I think we could plug this into a version of World and drive the world with it. I believe—that’s slightly less strong than “think”—that we could pretty easily draw the game while this is going on. Certainly we could draw on each message cycle, but I think we could keep drawing while waiting for input … for example if we had NPCs or something in the game that moved around even if players provided no input.
I also suspect—like think but more negative—that our code could use a bit of improvement. Let’s review what we have and decide what to do next. We’ll probably improve some things as we go.
Our server is started like this:
ws = WorldServer()
ws.go()
That runs our simple init and takes us to go:
class WorldServer:
HOST = "127.0.0.1"
PORT = 34567
def __init__(self):
self.sel = selectors.DefaultSelector()
def go(self):
lsock = socket.socket(socket.AF_INET, socket.SOCK_STREAM)
lsock.bind((self.HOST, self.PORT))
lsock.listen()
print(f"Listening on {(self.HOST, self.PORT)}")
lsock.setblocking(False)
self.sel.register(lsock, selectors.EVENT_READ, data=None)
try:
while True:
events = self.sel.select(timeout=None)
for key, mask in events:
if key.data is None:
self.accept_wrapper(key.fileobj)
else:
self.service_connection(key, mask)
except KeyboardInterrupt:
print("Caught keyboard interrupt, exiting")
finally:
self.sel.close()
Let’s see what I can “explain” about this. Some of what I say may be wrong: this is my understanding and I am still no expert in sockets.

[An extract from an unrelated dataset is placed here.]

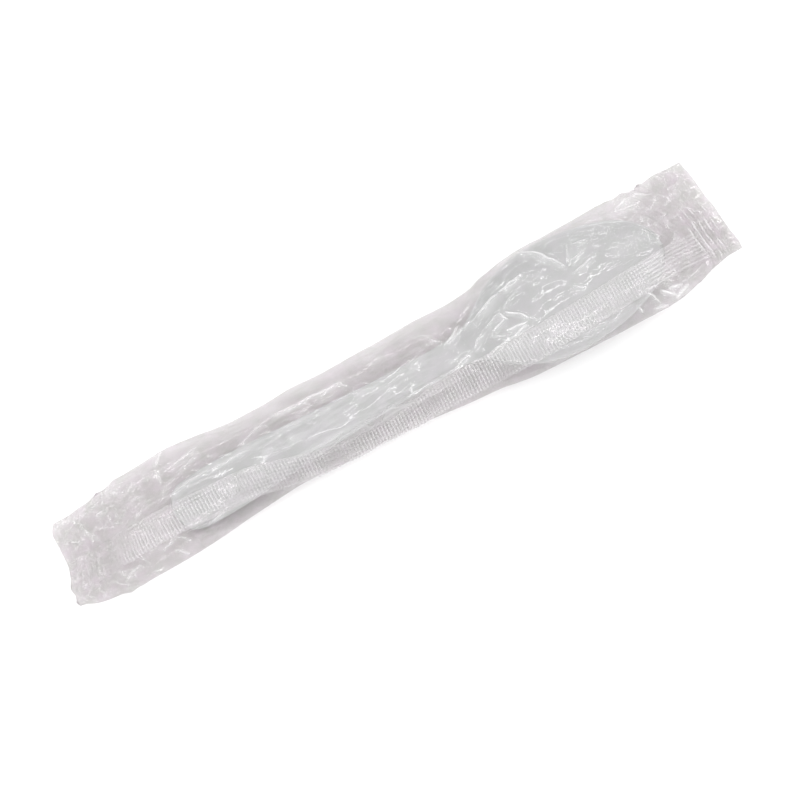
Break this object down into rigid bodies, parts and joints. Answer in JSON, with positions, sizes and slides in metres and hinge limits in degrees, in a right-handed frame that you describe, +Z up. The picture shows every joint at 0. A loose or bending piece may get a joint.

The sel selector is an object such that we can register sockets with it and when an event occurs on one of the registered sockets, sel.select will return an event for that socket, consisting of a key and mask. The mask, based on how we use it, includes flags for read and write (and probably other flags about which I do not know). The key has an attribute fileobj, which gives PyCharm some concern, but which we’ll see used in accept_wrapper in a moment.
The first block paragraph in go sets up a non-blocking listener socket on the provided host and port. Let’s refactor a bit. We’ll extract a method, and I’d like to have a better name than lsock:
def go(self):
self.start_listener()
try:
while True:
events = self.sel.select(timeout=None)
for key, mask in events:
if key.data is None:
self.accept_wrapper(key.fileobj)
else:
self.service_connection(key, mask)
except KeyboardInterrupt:
print("Caught keyboard interrupt, exiting")
finally:
self.sel.close()
def start_listener(self):
listener = socket.socket(socket.AF_INET, socket.SOCK_STREAM)
listener.bind((self.HOST, self.PORT))
listener.listen()
print(f"Listening on {(self.HOST, self.PORT)}")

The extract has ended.